Individually damaged and isolated in their styles, the Whitman boys share one thing in common: a handsome set of trunks, suitcases, satchels, and bags passed down from their father. Luxuriously constructed in leather and emblazoned with matching cartoon motifs (animals, palm trees), the luggage was designed by Marc Jacobs for Louis Vuitton, but it's writer-director Wes Anderson who turns it into baggage.
Literalizing the emotional baggage of the Whitman brothers is an awfully blunt conceit, and one that points directly to what works and what doesn't in Darjeeling. Anderson half succeeds in escaping the impasse of his last picture, The Life Aquatic, the first where his extravagant sense of whimsy — storybook set, color-coded costumes, yearning pop songs — failed to carry emotion and so flailed as mere (and maddening) mannerism. That stumble might have been unavoidable on the heels of The Royal Tenenbaums, a high triumph of tragicomic imagination where style and feeling are inextricable, mutually dependent.
When Ben Stiller sports a tracksuit in Tenenbaums, it's the saddest kind of joke, signaling his readiness to save his kids at a moment's notice, as well as stasis, fear, and insecurity about his role in the larger Tenenbaum family. You could name a dozen movies since that try on similar sartorial gimmicks, none of which grasps what's at stake behind the style; in the upcoming indie phenomenon Juno, to take only the most recent example, the running gag of a randomly appearing track team decked out in cutesy matching outfits functions as a momentary touch of colorful, empty hipster formalism.
Anderson perfected such strategies in Rushmore (1998), the most influential indie since 1992's Reservoir Dogs. Self-referential from the get-go, Darjeeling nods to that touchstone in its opening sequence: Bill Murray, resurrected as a hipster hero in Rushmore, rushes to catch the departing Darjeeling and, to the strains of "This Time Tomorrow" by the Kinks, fails. Has Anderson sensed the need to move on? Filming in a strange milieu impossible to micromanage forces a somewhat looser grip on the material, and results in a story that pitches from the dramatically precise (Jack's fleeting romance with an employee of the Darjeeling) to the skittishly farcical. "We're just trying to experience something," muses Francis, summarizing both the sincerity and confusion of Darjeeling itself.
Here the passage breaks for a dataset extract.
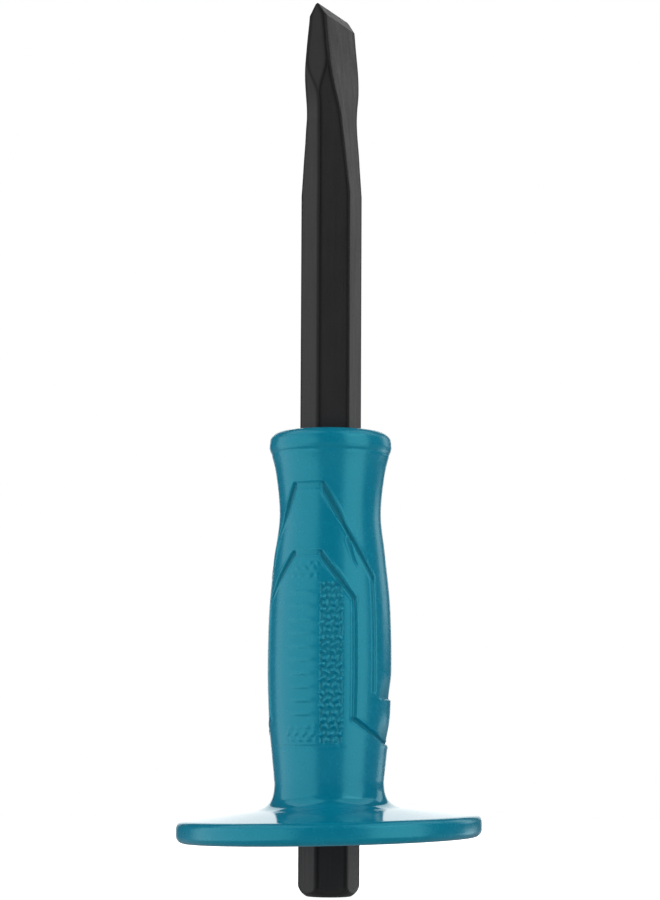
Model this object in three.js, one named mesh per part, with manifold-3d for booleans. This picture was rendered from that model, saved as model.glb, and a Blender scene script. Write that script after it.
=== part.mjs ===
// Flat cold chisel with a hand guard: one forged hexagonal bar inside one soft moulding.
// Millimetres. The origin is the centre of the struck face, +Z runs along the bar to the
// cutting edge, +X runs along the cutting edge, and +Y looks at a broad face of the blade.
import * as THREE from 'three';
import { mergeVertices } from 'three/addons/utils/BufferGeometryUtils.js';
import Module from 'manifold-3d';

const wasm = await Module();
wasm.setup();

const { clamp, degToRad, lerp, smoothstep } = THREE.MathUtils;

// ---- Driving dimensions -------------------------------------------------------------

const LENGTH = 300;
const ACROSS_FLATS = 18;
const BLADE_WIDTH = 25;

const GUARD_DIAMETER = 102;
const GUARD_UNDERSIDE = 18.7;
const GRIP_TOP = 155;
const BORE_CLEARANCE = 0.3;

const BAR_SEGMENTS = 48;
const GRIP_SEGMENTS = 48;

// ---- Bar: hexagonal shank, drawn-out wedge and ground edge ----------------------------

const CORNER_RADIUS = ACROSS_FLATS / Math.sqrt(3);
const CORNER_EASE = 0.35;

const STRUCK_FACE_RADIUS = 7.4;
const STRUCK_CROWN_HEIGHT = 3.8;
const STRUCK_CROWN_BULGE = 0.9;

const WEDGE_START = LENGTH - 64;
const SPREAD_START = LENGTH - 39;
const SIDE_FACE_START = SPREAD_START + 8;
const SPREAD_END = SPREAD_START + 19;
const SIDE_FACE_END = SPREAD_START + 21;
const SPREAD_STATIONS = 14;

const BEVEL_START = LENGTH - 4.2;
const BEVEL_THICKNESS = 6.1;
const EDGE_LAND = 0.3;
const EDGE_CORNER = 0.6;

// Distance between the two broad faces at height z.
function bladeThickness(z) {
  if (z <= WEDGE_START) return ACROSS_FLATS;
  const taper = (ACROSS_FLATS - BEVEL_THICKNESS) / (BEVEL_START - WEDGE_START);
  if (z <= BEVEL_START) return ACROSS_FLATS - taper * (z - WEDGE_START);
  const along = (z - BEVEL_START) / (LENGTH - BEVEL_START);
  return lerp(BEVEL_THICKNESS, EDGE_LAND, along);
}

// Half width of a broad face: the wedge planes cut the hexagon first, then the face spreads.
function faceHalfWidth(z) {
  const hexagon = CORNER_RADIUS * (1 - bladeThickness(z) / (2 * ACROSS_FLATS));
  return lerp(hexagon, BLADE_WIDTH / 2 - CORNER_EASE, smoothstep(z, SPREAD_START, SPREAD_END));
}

// Half of the full width, from eased corner to eased corner of the hexagon, then the blade.
function fullHalfWidth(z) {
  const easedCorner = CORNER_RADIUS - CORNER_EASE / Math.sqrt(3);
  const halfWidth = lerp(easedCorner, BLADE_WIDTH / 2, smoothstep(z, SPREAD_START, SPREAD_END));
  return z < LENGTH ? halfWidth : halfWidth - EDGE_CORNER;
}

// Half height of the narrow side face, which grows out of the hexagon's eased corner.
function sideHalfHeight(z) {
  const full = Math.max(bladeThickness(z) / 2 - CORNER_EASE, EDGE_LAND / 4);
  return lerp(CORNER_EASE, full, smoothstep(z, SIDE_FACE_START, SIDE_FACE_END));
}

// Eight corners: two on each broad face and two on each narrow side.
function barSection(z) {
  const side = fullHalfWidth(z);
  const face = Math.min(faceHalfWidth(z), side - CORNER_EASE);
  const faceHeight = bladeThickness(z) / 2;
  const sideHeight = sideHalfHeight(z);
  const upper = [[side, sideHeight], [face, faceHeight], [-face, faceHeight], [-side, sideHeight]];
  const lower = upper.map(([x, y]) => [-x, -y]);
  return [...upper, ...lower].map(([x, y]) => new THREE.Vector3(x, y, z));
}

function barStations() {
  const spreadStep = (SIDE_FACE_END - SPREAD_START) / SPREAD_STATIONS;
  const spread = Array.from({ length: SPREAD_STATIONS + 1 }, (_, i) => SPREAD_START + i * spreadStep);
  return [0, WEDGE_START, ...spread, BEVEL_START, LENGTH - EDGE_CORNER, LENGTH];
}

// The struck end is turned: a rounded crown from the flat striking face out to the corners.
// Above the crown the envelope flares, so it leaves the rest of the bar whole.
function struckEndEnvelope() {
  const crown = new THREE.QuadraticBezierCurve(
    new THREE.Vector2(STRUCK_FACE_RADIUS, 0),
    new THREE.Vector2(CORNER_RADIUS - STRUCK_CROWN_BULGE, STRUCK_CROWN_HEIGHT / 4),
    new THREE.Vector2(CORNER_RADIUS, STRUCK_CROWN_HEIGHT),
  ).getPoints(4);
  const outline = [
    new THREE.Vector2(0, 0),
    ...crown,
    new THREE.Vector2(BLADE_WIDTH, WEDGE_START),
    new THREE.Vector2(BLADE_WIDTH, LENGTH + 1),
    new THREE.Vector2(0, LENGTH + 1),
  ];
  return lathe(outline, BAR_SEGMENTS);
}

function chiselBar() {
  return loft(barStations().map(barSection)).intersect(struckEndEnvelope());
}

// ---- Grip: sleeve and guard disc in one moulding ----------------------------------------

// Sleeve outline from the band above the guard to the flared mouth, as [radius, height].
const SLEEVE_POINTS = [
  [19.5, 49.8], [20.2, 57.8], [20.75, 75], [20.3, 96],
  [18.5, 114], [17.05, 127.5], [18.4, 141.5], [20.6, 149.8],
];
const MOUTH_RADIUS = SLEEVE_POINTS.at(-1)[0];
const MOUTH_ROUNDING = 3.8;
const SLEEVE_STEPS = 20;

const BAND_RADIUS = 18.3;
const BAND_HEIGHT = 37.8;
const GUARD_ROOT_RADIUS = 26;
const GUARD_ROOT_HEIGHT = 28.8;
const RIM_TOP = 26.1;
const RIM_ROUNDING = 2.6;

const sleeveOutline = new THREE.SplineCurve(SLEEVE_POINTS.map(([r, z]) => new THREE.Vector2(r, z)));
const sleeveSamples = sleeveOutline.getPoints(SLEEVE_STEPS);

// Radius of the sleeve at height z, read along its sampled outline.
function sleeveRadius(z) {
  const above = sleeveSamples.findIndex((point, i) => i > 0 && point.y >= z);
  const lower = sleeveSamples[above - 1];
  const upper = sleeveSamples[above];
  return lerp(lower.x, upper.x, clamp((z - lower.y) / (upper.y - lower.y), 0, 1));
}

function arc(x, y, radius, from, to, steps) {
  const curve = new THREE.EllipseCurve(x, y, radius, radius, degToRad(from), degToRad(to), to < from);
  return curve.getPoints(steps);
}

function gripOutline() {
  const rim = GUARD_DIAMETER / 2;
  const rimCentre = rim - RIM_ROUNDING;
  const mouthCentre = MOUTH_RADIUS - MOUTH_ROUNDING;
  const rootFillet = new THREE.CubicBezierCurve(
    new THREE.Vector2(BAND_RADIUS, BAND_HEIGHT),
    new THREE.Vector2(BAND_RADIUS, GUARD_ROOT_HEIGHT + 3),
    new THREE.Vector2(BAND_RADIUS + 2, GUARD_ROOT_HEIGHT + 0.6),
    new THREE.Vector2(GUARD_ROOT_RADIUS, GUARD_ROOT_HEIGHT),
  ).getPoints(6).reverse();
  return [
    new THREE.Vector2(0, GUARD_UNDERSIDE),
    ...arc(rimCentre, GUARD_UNDERSIDE + RIM_ROUNDING, RIM_ROUNDING, -90, 0, 4),
    ...arc(rimCentre, RIM_TOP - RIM_ROUNDING, RIM_ROUNDING, 0, 85, 4),
    ...rootFillet,
    ...sleeveSamples,
    ...arc(mouthCentre, GRIP_TOP - MOUTH_ROUNDING, MOUTH_ROUNDING, 15, 90, 4),
    new THREE.Vector2(0, GRIP_TOP),
  ];
}

// Relief cut into the sleeve. A section is a list of [offset across the path, height above the
// sleeve], and a path is a list of [degrees from the panel's centre, height along the bar].
const GROOVE_SECTION = [[-1.4, 0.5], [-0.5, -1.1], [0.5, -1.1], [1.4, 0.5]];
const LEDGE_SECTION = [[0, 0.6], [0, -1.2], [6.5, 0.05], [6.5, 0.6]];
const PANEL_CENTRE = 180;
const LONGEST_TURN = 7.5;
const LONGEST_RISE = 8;

const OUTER_CHEVRON = [[-74, 65.5], [-74, 105.7], [-18, 136.4], [18, 136.4], [74, 105.7], [74, 65.5]];
const INNER_CHEVRON = [
  [-112, 50.4], [-91, 51.3], [-67, 54.8], [-49.5, 58.7], [-49.5, 98.3], [-15, 113.8],
  [15, 113.8], [49.5, 98.3], [49.5, 58.7], [67, 54.8], [91, 51.3], [112, 50.4],
];
const TONGUE_LEDGE = [[74, 65.5], [286, 65.5]];
const SKIRT_LEDGE = [[100, 50.1], [260, 50.1]];

function subdivide(path) {
  const fine = [path[0]];
  for (let i = 1; i < path.length; i += 1) {
    const [fromAngle, fromHeight] = path[i - 1];
    const [toAngle, toHeight] = path[i];
    const turnSteps = Math.abs(toAngle - fromAngle) / LONGEST_TURN;
    const riseSteps = Math.abs(toHeight - fromHeight) / LONGEST_RISE;
    const steps = Math.ceil(Math.max(turnSteps, riseSteps));
    for (let step = 1; step <= steps; step += 1) {
      const along = step / steps;
      fine.push([
        lerp(fromAngle, toAngle, along),
        lerp(fromHeight, toHeight, along),
      ]);
    }
  }
  return fine;
}

// A bar of the given section, wrapped round the sleeve along a path.
function wrappedCutter(path, section) {
  const flat = subdivide(path).map(([angle, z]) => ({ arc: degToRad(angle) * sleeveRadius(z), angle, z }));
  const rings = flat.map((point, i) => {
    const before = flat[Math.max(i - 1, 0)];
    const after = flat[Math.min(i + 1, flat.length - 1)];
    const along = new THREE.Vector2(after.arc - before.arc, after.z - before.z).normalize();
    return section.map(([across, height]) => {
      const z = point.z + across * along.x;
      const turn = degToRad(point.angle + PANEL_CENTRE) - across * along.y / sleeveRadius(point.z);
      const radius = sleeveRadius(z) + height;
      return new THREE.Vector3(radius * Math.cos(turn), radius * Math.sin(turn), z);
    });
  });
  return loft(rings);
}

function hexagonalBore() {
  const corner = (ACROSS_FLATS / 2 + BORE_CLEARANCE) / Math.cos(Math.PI / 6);
  const ring = (z) => Array.from({ length: 6 }, (_, i) => {
    const turn = i * Math.PI / 3;
    return new THREE.Vector3(corner * Math.cos(turn), corner * Math.sin(turn), z);
  });
  return loft([ring(0), ring(LENGTH)]);
}

function handGuardGrip() {
  const cuts = [
    wrappedCutter(OUTER_CHEVRON, GROOVE_SECTION),
    wrappedCutter(INNER_CHEVRON, GROOVE_SECTION),
    wrappedCutter(TONGUE_LEDGE, LEDGE_SECTION),
    wrappedCutter(SKIRT_LEDGE, LEDGE_SECTION),
    hexagonalBore(),
  ];
  return cuts.reduce((body, cut) => body.subtract(cut), lathe(gripOutline(), GRIP_SEGMENTS));
}

// ---- Solids ---------------------------------------------------------------------------------

function toSolid(geometry) {
  geometry.deleteAttribute('normal');
  geometry.deleteAttribute('uv');
  const merged = mergeVertices(geometry, 1e-5);
  const index = merged.index.array;
  const triangles = [];
  for (let i = 0; i < index.length; i += 3) {
    const [a, b, c] = index.slice(i, i + 3);
    if (a !== b && b !== c && c !== a) triangles.push(a, b, c);
  }
  return new wasm.Manifold(new wasm.Mesh({
    numProp: 3,
    vertProperties: merged.attributes.position.array,
    triVerts: new Uint32Array(triangles),
  }));
}

function lathe(outline, segments) {
  return toSolid(new THREE.LatheGeometry(outline, segments).rotateX(Math.PI / 2));
}

// A closed solid through rings of equally many points, capped flat at both ends.
function loft(rings) {
  const count = rings[0].length;
  const triangles = [];
  for (let ring = 0; ring < rings.length - 1; ring += 1) {
    for (let i = 0; i < count; i += 1) {
      const a = ring * count + i;
      const b = ring * count + (i + 1) % count;
      triangles.push(a, b, b + count, a, b + count, a + count);
    }
  }
  const last = (rings.length - 1) * count;
  for (let i = 1; i < count - 1; i += 1) {
    triangles.push(0, i + 1, i, last, last + i, last + i + 1);
  }
  const geometry = new THREE.BufferGeometry().setFromPoints(rings.flat());
  geometry.setIndex(triangles);
  return toSolid(geometry);
}

function namedMesh(name, solid, material) {
  const { vertProperties, triVerts } = solid.getMesh();
  const geometry = new THREE.BufferGeometry();
  geometry.setAttribute('position', new THREE.BufferAttribute(vertProperties, 3));
  geometry.setIndex(new THREE.BufferAttribute(triVerts, 1));
  geometry.computeVertexNormals();
  const mesh = new THREE.Mesh(geometry, material);
  mesh.name = name;
  return mesh;
}

function blackenedSteel() {
  return new THREE.MeshStandardMaterial({ color: 0x2b2b2e, roughness: 0.42, metalness: 0.6 });
}

function tealRubber() {
  return new THREE.MeshStandardMaterial({ color: 0x1f7f9c, roughness: 0.45, metalness: 0 });
}

const chisel = new THREE.Group();
chisel.add(
  namedMesh('chisel_bar', chiselBar(), blackenedSteel()),
  namedMesh('hand_guard_grip', handGuardGrip(), tealRubber()),
);

export default chisel;
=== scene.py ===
"""Cold chisel with a moulded hand guard: the fine meshes, materials, light and camera built
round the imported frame. Shapes are in millimetres, and the camera and the lamps in metres."""
import math

import bpy
import numpy as np
from mathutils import Euler, Matrix, Vector


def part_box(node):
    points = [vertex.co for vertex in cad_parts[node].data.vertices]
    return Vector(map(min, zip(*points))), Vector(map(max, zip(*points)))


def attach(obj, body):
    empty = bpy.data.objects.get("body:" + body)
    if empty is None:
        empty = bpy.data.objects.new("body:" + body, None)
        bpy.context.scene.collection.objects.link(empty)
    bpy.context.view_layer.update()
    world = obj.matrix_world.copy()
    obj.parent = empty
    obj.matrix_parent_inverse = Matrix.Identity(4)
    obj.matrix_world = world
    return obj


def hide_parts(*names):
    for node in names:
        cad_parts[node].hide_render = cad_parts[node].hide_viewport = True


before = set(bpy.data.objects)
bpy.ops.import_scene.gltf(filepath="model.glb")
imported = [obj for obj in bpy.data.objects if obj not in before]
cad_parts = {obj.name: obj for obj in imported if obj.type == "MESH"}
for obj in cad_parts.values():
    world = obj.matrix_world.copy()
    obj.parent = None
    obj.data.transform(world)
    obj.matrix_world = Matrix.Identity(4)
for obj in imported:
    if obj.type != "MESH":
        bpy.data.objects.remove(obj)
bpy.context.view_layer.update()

MM = 0.001

bar_low, bar_high = (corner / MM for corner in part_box("chisel_bar"))
grip_low, grip_high = (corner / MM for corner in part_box("hand_guard_grip"))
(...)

A companion piece to Tenenbaums more than a step in new directions, Darjeeling is a movie about people trapped in themselves and what it takes to get free — a movie, quite literally, about letting go of your baggage. We bring our own to the movies, so let me cop to mine. I was moved by Darjeeling, flaws and all, but if my job is to explain why, I find it difficult for reasons that are none of my business. From the minute Wilson walks onscreen, face covered in scars, eyes full of trouble, Darjeeling is warped by the gravitas of his recent suicide attempt. Anderson and Wilson are old friends and frequent collaborators, of course, and it's difficult not to sense them working through more than one impasse here.